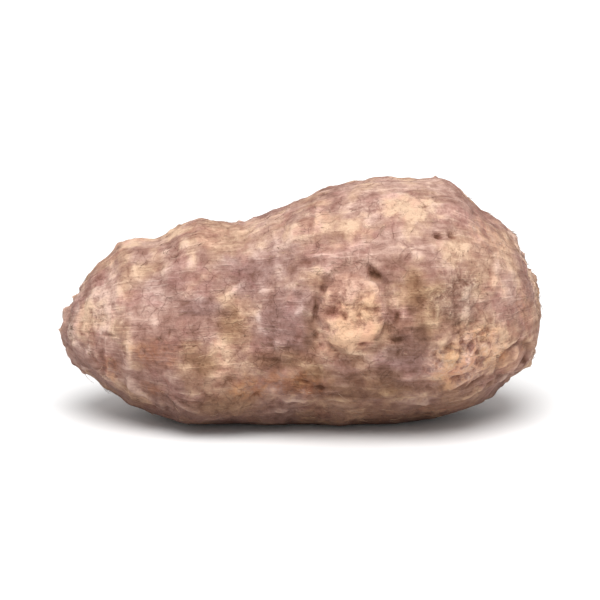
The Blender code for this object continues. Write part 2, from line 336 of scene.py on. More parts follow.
# Patches of skin that show from the front, by what is there. In millimetres, but for the last number:
# middle along the corm, middle above its lower edge, half width, half height, and how strong it is
PATCHES = {
    "bare": (
        (-41.6, 18.0, 3, 7, 0.7),
        (-39.3, 16.7, 2.6, 7, 0.7),
        (-38.8, 24.0, 3, 5, 0.8),
        (-33.5, 23.5, 4.5, 6.5, 0.9),
        (-31.5, 8.0, 3.5, 3.5, 0.8),
        (-26.5, 4.6, 4, 2, 0.6),
        (-25.8, 21.6, 4.5, 4.5, 0.8),
        (-25.6, 32.5, 9, 3.2, 0.9),
        (-24.6, 29.0, 9, 4, 0.6),
        (-20.5, 24.5, 3, 3, 0.4),
        (-18.8, 31.5, 5, 2.5, 0.5),
        (-14.6, 14.1, 4.2, 4, 0.5),
        (-7.0, 23.8, 2.5, 2.5, 0.4),
        (-4.6, 36.6, 9, 3, 0.7),
        (-4.0, 21.0, 7, 6, 0.2),
        (-3.0, 31.5, 8, 4.5, 0.45),
        (1.0, 5.2, 6, 1.6, 0.8),
        (3.0, 16.4, 2.5, 2, 0.5),
        (3.5, 35.0, 3, 2.5, 0.6),
        (8.0, 31.4, 5, 3, 0.4),
        (9.5, 29.3, 5, 3, 0.9),
        (12.2, 24.0, 2.5, 2.5, 0.6),
        (17.0, 38.3, 17, 6, 0.6),
        (17.0, 32.8, 4, 4, 0.9),
        (17.5, 42.6, 13, 6, 0.8),
        (20.0, 5.0, 4, 1.6, 1),
        (21.5, 12.8, 2, 2, 0.5),
        (26.0, 30.5, 4, 5, 0.6),
        (26.4, 12.0, 5, 4, 0.15),
        (35.5, 30.5, 5, 8, 0.5),
        (36.4, 24.1, 4, 6, 0.5),
    ),
    "mauve": (
        (-41.0, 18.5, 5, 9, 0.7),
        (-24.0, 24.5, 6, 4, 0.5),
        (-16.7, 20.9, 4, 2, 1),
        (-7.7, 27.2, 8, 4.5, 0.9),
        (-3.0, 30.4, 4, 2.5, 0.6),
        (-2.5, 18.8, 6, 6.5, 1),
        (17.5, 11.5, 7, 4.5, 1),
        (19.1, 15.1, 3.5, 3, 1),
        (27.5, 21.4, 5, 3.5, 0.9),
        (32.7, 33.0, 5, 7, 0.4),
    ),
    "dark": (
        (-26.0, 27.5, 2.5, 2, 0.4),
        (-17.2, 11.5, 3.4, 3, 0.9),
        (-13.0, 4.0, 5, 2.5, 0.6),
        (-12.2, 18.2, 3, 4, 0.8),
        (-2.5, 12.0, 6, 2.2, 0.8),
        (2.0, 16.7, 1.6, 4.5, 0.9),
        (3.0, 9.3, 3, 2.2, 1),
        (10.7, 7.0, 12, 4, 0.9),
        (11.7, 29.1, 3.5, 1.2, 0.15),
        (12.4, 20.3, 2, 1.8, 0.4),
        (14.5, 9.2, 5, 2.2, 1),
        (17.0, 27.7, 3.5, 3, 0.3),
        (17.2, 23.8, 2, 2, 0.5),
        (18.8, 15.4, 6, 4.5, 0.7),
        (20.1, 23.0, 2.6, 5, 1),
        (21.2, 16.6, 3, 2.4, 1),
        (25.4, 21.5, 7.5, 5.5, 0.9),
        (25.8, 12.8, 2.4, 2, 0.55),
        (28.0, 25.6, 4.6, 2.6, 0.45),
    ),
    "clay": (
        (-33.2, 10.7, 3, 3, 0.8),
        (-25.3, 13.3, 4.5, 3, 0.8),
        (-25.3, 6.7, 2.6, 1.4, 0.7),
        (-8.3, 7.0, 4.5, 2.6, 0.9),
        (-0.9, 7.5, 8, 3.2, 1),
        (27.5, 8.0, 5, 2.4, 0.5),
        (29.0, 11.5, 8, 6, 0.75),
        (33.5, 33.0, 5, 6, 0.45),
        (34.8, 12.2, 2.8, 2, 1),
        (38.5, 21.4, 2.2, 2.5, 0.5),
    ),
    "rough": (
        (-35.5, 20.0, 4, 6, 0.6),
        (9.5, 20.1, 5.5, 7, 0.6),
        (17.0, 38.3, 8, 4, 0.5),
        (27.5, 22.5, 6, 5.5, 0.6),
        (29.5, 12.3, 7.5, 5.5, 1),
    ),
}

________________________

▶ **AIM OF THE TASK**: Copy down the material exactly as written.

▶ **RESULT**:
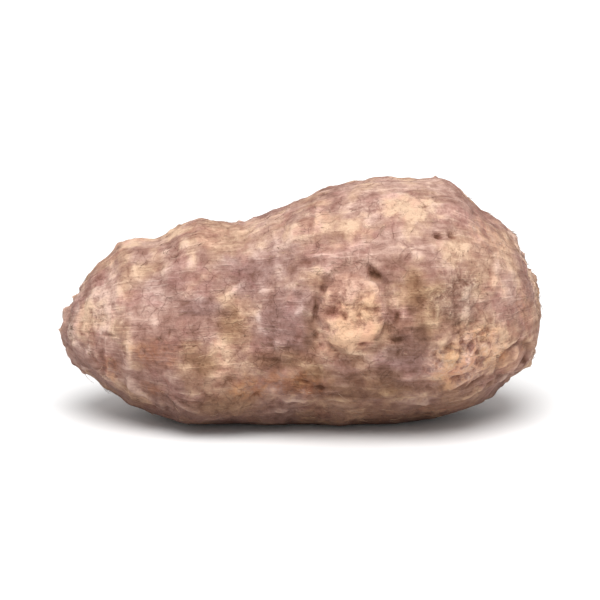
The Blender code for this object continues. Write part 2, from line 336 of scene.py on. More parts follow.
# Patches of skin that show from the front, by what is there. In millimetres, but for the last number:
# middle along the corm, middle above its lower edge, half width, half height, and how strong it is
PATCHES = {
    "bare": (
        (-41.6, 18.0, 3, 7, 0.7),
        (-39.3, 16.7, 2.6, 7, 0.7),
        (-38.8, 24.0, 3, 5, 0.8),
        (-33.5, 23.5, 4.5, 6.5, 0.9),
        (-31.5, 8.0, 3.5, 3.5, 0.8),
        (-26.5, 4.6, 4, 2, 0.6),
        (-25.8, 21.6, 4.5, 4.5, 0.8),
        (-25.6, 32.5, 9, 3.2, 0.9),
        (-24.6, 29.0, 9, 4, 0.6),
        (-20.5, 24.5, 3, 3, 0.4),
        (-18.8, 31.5, 5, 2.5, 0.5),
        (-14.6, 14.1, 4.2, 4, 0.5),
        (-7.0, 23.8, 2.5, 2.5, 0.4),
        (-4.6, 36.6, 9, 3, 0.7),
        (-4.0, 21.0, 7, 6, 0.2),
        (-3.0, 31.5, 8, 4.5, 0.45),
        (1.0, 5.2, 6, 1.6, 0.8),
        (3.0, 16.4, 2.5, 2, 0.5),
        (3.5, 35.0, 3, 2.5, 0.6),
        (8.0, 31.4, 5, 3, 0.4),
        (9.5, 29.3, 5, 3, 0.9),
        (12.2, 24.0, 2.5, 2.5, 0.6),
        (17.0, 38.3, 17, 6, 0.6),
        (17.0, 32.8, 4, 4, 0.9),
        (17.5, 42.6, 13, 6, 0.8),
        (20.0, 5.0, 4, 1.6, 1),
        (21.5, 12.8, 2, 2, 0.5),
        (26.0, 30.5, 4, 5, 0.6),
        (26.4, 12.0, 5, 4, 0.15),
        (35.5, 30.5, 5, 8, 0.5),
        (36.4, 24.1, 4, 6, 0.5),
    ),
    "mauve": (
        (-41.0, 18.5, 5, 9, 0.7),
        (-24.0, 24.5, 6, 4, 0.5),
        (-16.7, 20.9, 4, 2, 1),
        (-7.7, 27.2, 8, 4.5, 0.9),
        (-3.0, 30.4, 4, 2.5, 0.6),
        (-2.5, 18.8, 6, 6.5, 1),
        (17.5, 11.5, 7, 4.5, 1),
        (19.1, 15.1, 3.5, 3, 1),
        (27.5, 21.4, 5, 3.5, 0.9),
        (32.7, 33.0, 5, 7, 0.4),
    ),
    "dark": (
        (-26.0, 27.5, 2.5, 2, 0.4),
        (-17.2, 11.5, 3.4, 3, 0.9),
        (-13.0, 4.0, 5, 2.5, 0.6),
        (-12.2, 18.2, 3, 4, 0.8),
        (-2.5, 12.0, 6, 2.2, 0.8),
        (2.0, 16.7, 1.6, 4.5, 0.9),
        (3.0, 9.3, 3, 2.2, 1),
        (10.7, 7.0, 12, 4, 0.9),
        (11.7, 29.1, 3.5, 1.2, 0.15),
        (12.4, 20.3, 2, 1.8, 0.4),
        (14.5, 9.2, 5, 2.2, 1),
        (17.0, 27.7, 3.5, 3, 0.3),
        (17.2, 23.8, 2, 2, 0.5),
        (18.8, 15.4, 6, 4.5, 0.7),
        (20.1, 23.0, 2.6, 5, 1),
        (21.2, 16.6, 3, 2.4, 1),
        (25.4, 21.5, 7.5, 5.5, 0.9),
        (25.8, 12.8, 2.4, 2, 0.55),
        (28.0, 25.6, 4.6, 2.6, 0.45),
    ),
    "clay": (
        (-33.2, 10.7, 3, 3, 0.8),
        (-25.3, 13.3, 4.5, 3, 0.8),
        (-25.3, 6.7, 2.6, 1.4, 0.7),
        (-8.3, 7.0, 4.5, 2.6, 0.9),
        (-0.9, 7.5, 8, 3.2, 1),
        (27.5, 8.0, 5, 2.4, 0.5),
        (29.0, 11.5, 8, 6, 0.75),
        (33.5, 33.0, 5, 6, 0.45),
        (34.8, 12.2, 2.8, 2, 1),
        (38.5, 21.4, 2.2, 2.5, 0.5),
    ),
    "rough": (
        (-35.5, 20.0, 4, 6, 0.6),
        (9.5, 20.1, 5.5, 7, 0.6),
        (17.0, 38.3, 8, 4, 0.5),
        (27.5, 22.5, 6, 5.5, 0.6),
        (29.5, 12.3, 7.5, 5.5, 1),
    ),
}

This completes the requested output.